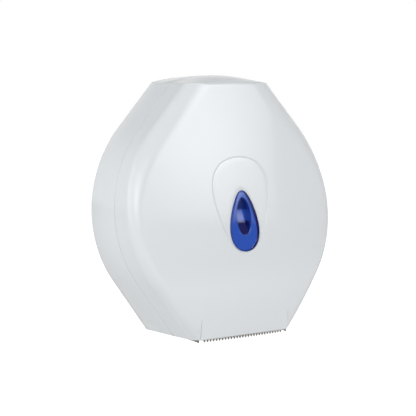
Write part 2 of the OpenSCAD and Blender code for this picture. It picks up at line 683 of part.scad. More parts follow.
bar_low_z = front_base_z - bar_drop - tooth_h;
teeth_n = floor(2 * teeth_half_w / tooth_pitch);
arm_low_z = front_base_z - 3;
arm_ahead = 6;              // distance of the arm's lower corner in front of the hinge axis
arm_under_rib = 2;          // how far the arm stays under the cover's rib
tooth_tip_w = 1.2;
notch_root_w = 1;
end_in = 0.5;               // width left at each end of the plain stretch beside the teeth
arm_front_d = outlet_front(bar_x) - fit_gap - eps;
module tear_bar() color(steel) difference() {
    w = bar_x + bar_t;
    union() {
        translate([0, 0, bar_low_z]) linear_extrude(tooth_h + bar_h) polygon(concat(
            [for (i = [0:curve_n]) let (x = mix(-w, w, i / curve_n))
                [x, -outlet_front(x) + fit_gap]],
            [for (i = [curve_n:-1:0]) let (x = mix(-w, w, i / curve_n))
                [x, -outlet_front(x) + fit_gap + bar_t]]));
        both_sides() cross_plate(bar_x, bar_x + bar_t) union() {
            translate([hinge_d, hinge_z]) circle(r = hinge_eye_r);
            polygon([[hinge_d, hinge_z - hinge_eye_r], [hinge_d + arm_ahead, arm_low_z],
                [arm_front_d, arm_low_z], [arm_front_d, rib_top_z - arm_under_rib],
                [hinge_d, hinge_z + hinge_eye_r]]);
        }
    }
    // the notches between the teeth
    for (i = [0:teeth_n]) translate([(i - teeth_n / 2) * tooth_pitch, 0, bar_low_z])
        rotate([90, 0, 0]) linear_extrude(depth_lower)
            polygon([[(tooth_tip_w - tooth_pitch) / 2, -eps], [(tooth_pitch - tooth_tip_w) / 2, -eps],
                [notch_root_w / 2, tooth_h], [-notch_root_w / 2, tooth_h]]);
    both_sides() translate([teeth_half_w + end_in, -depth_lower, bar_low_z - eps])
        cube([bar_x - teeth_half_w - 2 * end_in, depth_lower, tooth_h]);
    bar_screw_places() towards_wall() passing_hole(bar_t);
    both_sides() cross_rod(bar_x - cut, bar_x + bar_t + cut, hinge_d, hinge_z, hinge_pin_r + hole_gap);
}

module tear_bar_screws() color(steel)
    bar_screw_places() translate([0, bar_t + fit_gap, 0]) towards_front()
        pan_screw(small_screw_r, bar_t + fit_gap + screw_bite, head_r, head_h);

// ---- hinge pins ----

pin_head_t = 2;
pin_head_rim = 1.5;         // width of the pin's head outside its shank
pin_end_in = 0.5;           // how far the pin's end lies inside the cover's rib
module hinge_pin() {
    cross_rod(lug_x - lug_t - pin_head_t, lug_x - lug_t, hinge_d, hinge_z, hinge_pin_r + pin_head_rim);
    cross_rod(lug_x - lug_t - eps, rib_x + rib_t - pin_end_in, hinge_d, hinge_z, hinge_pin_r);
}
module hinge_pin_left() color(steel) mirror([1, 0, 0]) hinge_pin();
module hinge_pin_right() color(steel) hinge_pin();

// ---- spindle and roll hub ----

flange_back_d = back_wall + casing_boss_t;
flange_front_d = flange_back_d + post_flange_t;
post_end_d = flange_front_d + post_len;
spindle_screw_len = 6;
spindle_screw_sunk = 0.2;   // how far the heads lie under the flange's face
spindle_screw_tip = flange_front_d - spindle_screw_len - spindle_screw_sunk;
spindle_screw_head_r = 3.4;
spindle_screw_head_h = 1.9;
module spindle_screw_places() {
    for (a = [45:90:315]) translate([spindle_screw_pcr * cos(a), 0, -spindle_z + spindle_screw_pcr * sin(a)])
        children();
}
module spindle_post() color(hub_grey) difference() {
    union() {
        rod(0, -spindle_z, flange_back_d, flange_front_d, post_flange_r);
        rod(0, -spindle_z, flange_front_d - eps, post_end_d, post_r);
    }
    spindle_screw_places() {
        rod(0, 0, flange_back_d - cut, flange_front_d + cut, pilot_r + hole_gap);
        translate([0, -flange_front_d - eps, 0]) towards_wall()
            cylinder(r1 = spindle_screw_head_r + hole_gap, r2 = pilot_r + hole_gap, h = spindle_screw_head_h);
    }
    rod(0, -spindle_z, post_end_d - cap_screw_len, post_end_d + cut, cap_screw_r + screw_gap);
}
module spindle_screws() color(steel) spindle_screw_places()
    translate([0, -flange_front_d + spindle_screw_sunk, 0]) towards_wall() {
        cylinder(r1 = spindle_screw_head_r, r2 = small_screw_r, h = spindle_screw_head_h);
        cylinder(r = small_screw_r, h = spindle_screw_len);
    }

end_play = 0.5;             // play of the hub at each end
hub_back_d = flange_front_d + end_play;
hub_front_d = post_end_d - end_play;
hub_bore_r = post_r + running_gap;
rib_count = 6;
rib_w = 3;
module ribs(inner_r, outer_r, d1, d2) {
    for (i = [0:rib_count - 1]) translate([0, 0, -spindle_z]) rotate([0, i * 360 / rib_count, 0])
        translate([-rib_w / 2, -d2, inner_r]) cube([rib_w, d2 - d1, outer_r - inner_r]);
}
module tube(d1, d2, outer_r, inner_r) {
    difference() {
        rod(0, -spindle_z, d1, d2, outer_r);
        rod(0, -spindle_z, d1 - cut, d2 + cut, inner_r);
    }
}
hub_wall = 3;
hub_rib_in = 4;             // how far the ribs stop short of the hub's front end
brake_front_d = flange_front_d + brake_t;
brake_room = 1;             // radial room round the brake ring
module roll_hub() color(hub_grey) {
    difference() {
        union() {
            rod(0, -spindle_z, hub_back_d, hub_front_d, hub_r);
            rod(0, -spindle_z, hub_back_d, hub_back_d + hub_collar_t, hub_collar_r);
            ribs(hub_r - lap, hub_rib_r, hub_back_d + hub_collar_t - eps, hub_front_d - hub_rib_in);
        }
        rod(0, -spindle_z, hub_back_d - cut, hub_front_d + cut, hub_bore_r);
        rod(0, -spindle_z, hub_back_d - cut, brake_front_d + fit_gap, brake_r + brake_room);
        // the hollow between the barrel and the bearing sleeve, open to the front
        difference() {
            rod(0, -spindle_z, brake_front_d + hub_wall, hub_front_d + cut, hub_r - hub_wall);
            rod(0, -spindle_z, hub_back_d, hub_front_d + 2 * cut, hub_bore_r + hub_wall);
        }
    }
}
module brake_ring() color(felt_black) tube(flange_front_d, brake_front_d, brake_r, post_r + hole_gap);

adaptor_back_d = hub_back_d + hub_collar_t + fit_gap;
module core_adaptor() color(part_white) {
    tube(adaptor_back_d, adaptor_back_d + adaptor_len, adaptor_r, adaptor_r - adaptor_wall);
    ribs(hub_rib_r + fit_gap, adaptor_r - adaptor_wall / 2, adaptor_back_d, adaptor_back_d + adaptor_len);
}

cap_screw_r = 2.4;
cap_screw_len = 22;
cap_head_r = 4.6;
cap_head_h = 2.8;
cap_back_d = post_end_d + seat_gap;
module spindle_cap() color(part_white)
    tube(cap_back_d, cap_back_d + cap_t, cap_r, cap_screw_r + hole_gap);
module cap_screw() color(steel)
    translate([0, -cap_back_d - cap_t - seat_gap, -spindle_z]) towards_wall()
        pan_screw(cap_screw_r, cap_screw_len, cap_head_r, cap_head_h);

// ---- lock ----

lock_play = 0.2;            // room between the lock's moving and fixed parts
nut_t = 4;
stub_r = 4;
key_slot = [1.8, 8, 7];     // width, length and depth of the key slot
cam_screw_r = 1.5;
cam_screw_len = 8;
cam_head_r = 5;
cam_head_h = 2.2;
cam_boss_r = 7;
finger_w = 8;
finger_h = 6;
lock_low_z = lock_seat_z - lock_sleeve_len;
cam_top_z = lock_low_z - lock_play;
cam_low_z = cam_top_z - cam_t;
module lock_body() color(steel) lock_axis() difference() {
    union() {
        translate([0, 0, lock_seat_z]) cylinder(r = lock_flange_r, h = lock_flange_t);
        translate([0, 0, lock_low_z]) cylinder(r = lock_sleeve_r, h = lock_sleeve_len + eps);
    }
    translate([0, 0, lock_low_z - cut])
        cylinder(r = barrel_r + running_gap, h = lock_sleeve_len + lock_flange_t + 2 * cut);
}
module lock_nut() color(steel) lock_axis() translate([0, 0, lock_boss_z - lock_play - nut_t]) difference() {
    cylinder(r = lock_nut_af / sqrt(3), h = nut_t, $fn = 6);
    translate([0, 0, -cut]) cylinder(r = lock_sleeve_r + lock_play, h = nut_t + 2 * cut);
}
module lock_barrel() color(hub_grey) lock_axis() difference() {
    union() {
        translate([0, 0, lock_low_z]) cylinder(r = barrel_r, h = lock_top_z - lock_play - lock_low_z);
        translate([0, 0, cam_low_z + seat_gap]) cylinder(r = stub_r, h = lock_low_z - cam_low_z);
    }
    translate([-key_slot[0] / 2, -key_slot[1] / 2, lock_top_z - key_slot[2]])
        cube([key_slot[0], key_slot[1], key_slot[2] + cut]);
    translate([0, 0, cam_low_z - cut]) cylinder(r = cam_screw_r + screw_gap, h = cam_screw_len + 2 * cut);
}
module lock_cam() color(steel) lock_axis() difference() {
    union() {
        translate([0, 0, cam_low_z]) linear_extrude(cam_t) hull() {
            circle(r = cam_boss_r, $fn = 32);
            translate([cam_reach - finger_w / 2, -finger_w / 2]) square([finger_w / 2, finger_w]);
        }
        translate([cam_reach - finger_t, -finger_w / 2, cam_low_z])
            cube([finger_t, finger_w, cam_t + finger_h]);
    }
    translate([0, 0, cam_low_z - cut]) cylinder(r = stub_r + screw_gap, h = cam_t + 2 * cut);
}
module cam_screw() color(steel) lock_axis() translate([0, 0, cam_low_z - seat_gap])
    pan_screw(cam_screw_r, cam_screw_len, cam_head_r, cam_head_h);

// the lip hangs behind the cam's finger when the lock is turned
hook_gap = 1.5;             // room round the finger at the strike's lip
strike_lip_front_d = lock_depth + cam_reach - finger_t - hook_gap;
strike_lip_w = 10;
module strike_plate() color(steel) difference() {
    union() {
        translate([-strike_half_w, -strike_pad_d - strike_pad_len, strike_z])
            cube([2 * strike_half_w, strike_pad_len, strike_t]);
        translate([-strike_lip_w / 2, -strike_pad_d - lap, strike_z])
            cube([strike_lip_w, strike_pad_d + lap - strike_lip_front_d + strike_t, strike_t]);
        translate([-strike_lip_w / 2, -strike_lip_front_d, cam_top_z + hook_gap])
            cube([strike_lip_w, strike_t, strike_z - cam_top_z - hook_gap + lap]);
    }
    for (x = [-1, 1]) translate([x * strike_screw_x, -strike_screw_d, strike_z]) passing_hole(strike_t);
}
module strike_screws() color(steel)
    for (x = [-1, 1]) translate([x * strike_screw_x, -strike_screw_d, strike_z - seat_gap])
        pan_screw(small_screw_r, strike_t + seat_gap + screw_bite, head_r, head_h);

rear_casing();
front_cover();
sight_window();
window_frame();
window_screws();
tear_bar();
tear_bar_screws();
hinge_pin_left();
hinge_pin_right();
spindle_post();
spindle_screws();
brake_ring();
roll_hub();
core_adaptor();
spindle_cap();
cap_screw();
lock_body();
lock_nut();
lock_barrel();
lock_cam();
cam_screw();
strike_plate();
strike_screws();
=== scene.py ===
import json
from math import acos, asin, atan2, cos, hypot, pi, radians, sin, sqrt

import bmesh
import bpy
from mathutils import Matrix, Vector


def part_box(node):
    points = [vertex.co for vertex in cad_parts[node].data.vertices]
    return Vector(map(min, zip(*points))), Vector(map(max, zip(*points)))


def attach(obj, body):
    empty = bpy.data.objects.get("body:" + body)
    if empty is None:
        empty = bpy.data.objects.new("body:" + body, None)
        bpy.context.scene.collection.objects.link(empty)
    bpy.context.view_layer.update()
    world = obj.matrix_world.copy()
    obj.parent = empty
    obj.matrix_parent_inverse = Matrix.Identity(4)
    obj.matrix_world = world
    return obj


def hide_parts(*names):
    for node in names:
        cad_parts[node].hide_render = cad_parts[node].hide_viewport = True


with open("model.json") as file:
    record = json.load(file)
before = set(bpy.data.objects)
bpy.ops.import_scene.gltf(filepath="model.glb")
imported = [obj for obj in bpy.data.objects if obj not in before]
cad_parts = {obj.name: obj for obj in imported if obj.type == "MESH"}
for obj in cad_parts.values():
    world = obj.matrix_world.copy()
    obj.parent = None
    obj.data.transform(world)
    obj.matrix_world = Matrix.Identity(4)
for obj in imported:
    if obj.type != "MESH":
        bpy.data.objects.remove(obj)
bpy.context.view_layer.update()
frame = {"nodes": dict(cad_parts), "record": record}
scene = bpy.context.scene
scene.view_settings.view_transform = "Standard"
print("frame loaded:", len(frame["nodes"]), "nodes")

# small helpers

mm = 0.001
past = 1 * mm      # how far a tool or a foot reaches past the face it starts from
tiny = 1e-6        # for comparing places
bend = 0.3         # the middle point of a two-step rounding, as a share of its radius
ahead, across, upwards = (0, -1, 0), (1, 0, 0), (0, 0, 1)   # away from the wall, along X, along Z


def mix(a, b, t):
    return a + (b - a) * t


def clamp(t):
    return min(1.0, max(0.0, t))


def smooth(t):   # 0 to 1 with a gentle start and end
    t = clamp(t)
    return t * t * (3 - 2 * t)


def direction(a):
    return Vector((cos(a), sin(a)))


def at(q, depth):   # a solid point from a plan point and a depth in front of the wall
    return Vector((q[0], -depth, q[1]))


def makeObject(bm, name):
    mesh = bpy.data.meshes.new(name)
    bm.to_mesh(mesh)
    bm.free()
    obj = bpy.data.objects.new(name, mesh)
    scene.collection.objects.link(obj)
    return obj


def addPiece(obj, body, material, standsFor, sharpDegrees):
    obj.data.materials.clear()
    obj.data.materials.append(material)
    obj.data.shade_smooth()
    obj.data.set_sharp_from_angle(angle=radians(sharpDegrees))
    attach(obj, body)
    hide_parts(standsFor)
    return obj


def startLoop(bm, places):   # a circle whose points go to the given places
    ring = bmesh.ops.create_circle(bm, cap_ends=False, segments=len(places), radius=1)["verts"]
    for v, place in zip(ring, places):
        v.co = place
    return ring


def loopEdges(ring):
    return [next(e for e in v.link_edges if e.other_vert(v) is ring[(i + 1) % len(ring)])
            for i, v in enumerate(ring)]


def nextLoop(bm, ring, places):   # extrudes a loop and puts its new points in place
    made = bmesh.ops.extrude_edge_only(bm, edges=loopEdges(ring))["geom"]
    fresh = {v for v in made if isinstance(v, bmesh.types.BMVert)}
    moved = [next(e.other_vert(v) for e in v.link_edges if e.other_vert(v) in fresh) for v in ring]
    for v, place in zip(moved, places):
        v.co = place
    return moved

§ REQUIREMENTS
Gather and copy every line of the data in which the string "names" is found.

§ SOLUTION TO THIS TASK
def hide_parts(*names):
    for node in names:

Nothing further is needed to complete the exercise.